#### The problem
Gather from the listing below each line that includes the word "with", and copy it.

#### Material for the task
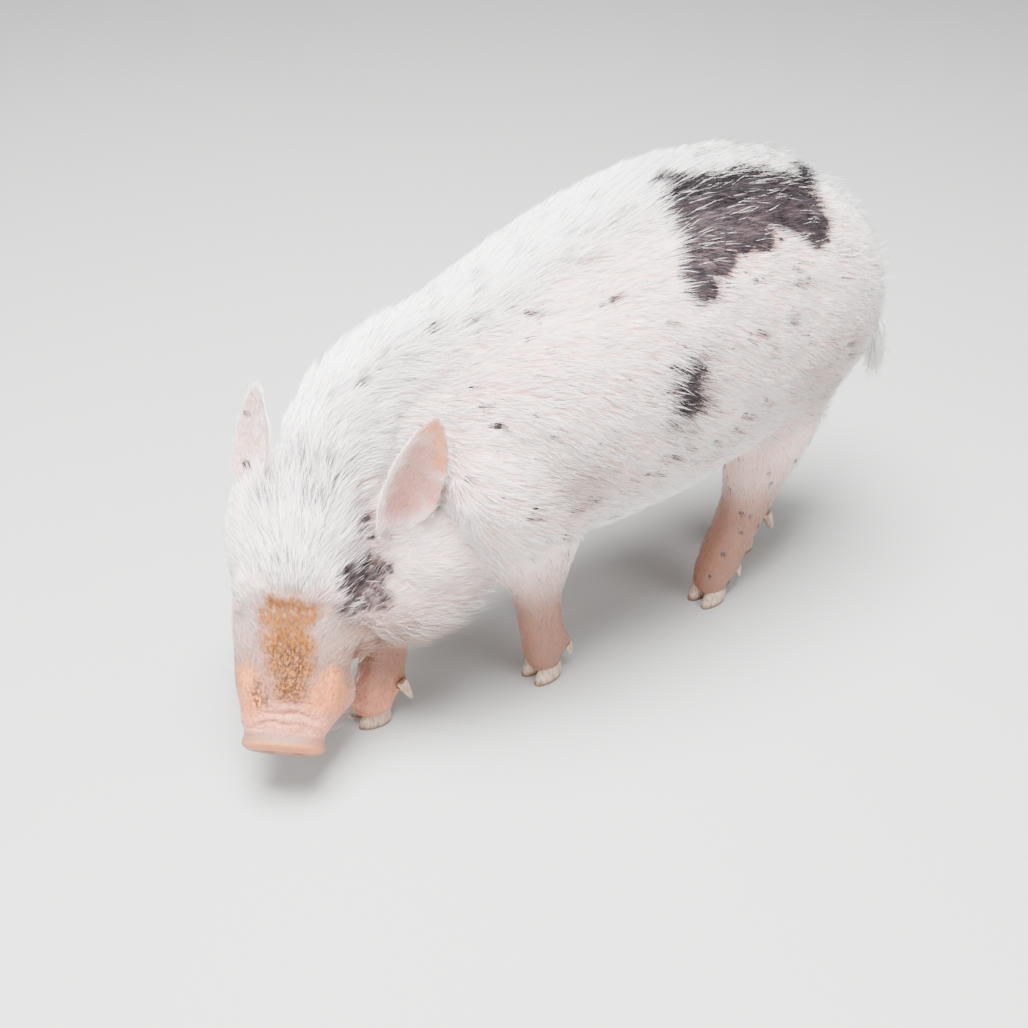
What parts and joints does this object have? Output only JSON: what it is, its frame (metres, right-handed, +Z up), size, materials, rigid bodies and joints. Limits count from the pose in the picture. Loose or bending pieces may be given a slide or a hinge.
{
  "type": "pot-bellied pig",
  "caption": "Young pot-bellied pig, life-size still figure standing with its head lowered to the ground and turned to its left.",
  "frame": {"origin": "middle of the bounding box, on the floor", "axes": "+Z up, the body faces -Y and the animal's left side is +X"},
  "size_m": [0.1772, 0.5338, 0.3581],
  "materials": {
    "pink_skin": "soft pink hide under a short white coat",
    "hoof_horn": "dull pale horn",
    "dark_eye": "wet and glossy"
  },
  "bodies": {
    "root": {"head": "pink_skin", "neck": "pink_skin", "torso": "pink_skin", "tail": "pink_skin", "leg_front_left": "pink_skin", "leg_front_right": "pink_skin", "leg_hind_left": "pink_skin", "leg_hind_right": "pink_skin", "ear_left": "pink_skin", "ear_right": "pink_skin", "eye_left": "dark_eye", "eye_right": "dark_eye", "hoof_front_left_inner": "hoof_horn", "hoof_front_left_outer": "hoof_horn", "hoof_front_right_inner": "hoof_horn", "hoof_front_right_outer": "hoof_horn", "hoof_hind_left_inner": "hoof_horn", "hoof_hind_left_outer": "hoof_horn", "hoof_hind_right_inner": "hoof_horn", "hoof_hind_right_outer": "hoof_horn", "dewclaw_front_left_inner": "hoof_horn", "dewclaw_front_left_outer": "hoof_horn", "dewclaw_front_right_inner": "hoof_horn", "dewclaw_front_right_outer": "hoof_horn", "dewclaw_hind_left_inner": "hoof_horn", "dewclaw_hind_left_outer": "hoof_horn", "dewclaw_hind_right_inner": "hoof_horn", "dewclaw_hind_right_outer": "hoof_horn"}
  },
  "joints": []
}
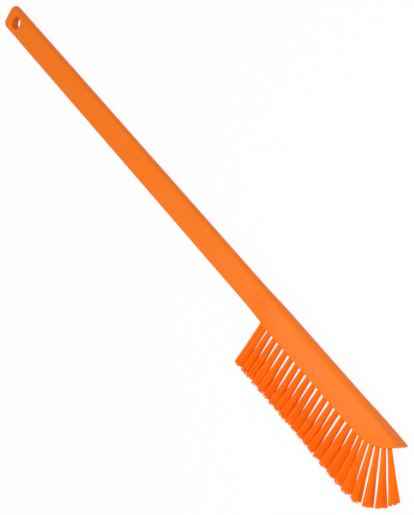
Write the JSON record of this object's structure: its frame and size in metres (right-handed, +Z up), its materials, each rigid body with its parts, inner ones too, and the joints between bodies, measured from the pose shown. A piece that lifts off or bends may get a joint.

#### Response
  "caption": "Young pot-bellied pig, life-size still figure standing with its head lowered to the ground and turned to its left.",
Write the JSON record of this object's structure: its frame and size in metres (right-handed, +Z up), its materials, each rigid body with its parts, inner ones too, and the joints between bodies, measured from the pose shown. A piece that lifts off or bends may get a joint.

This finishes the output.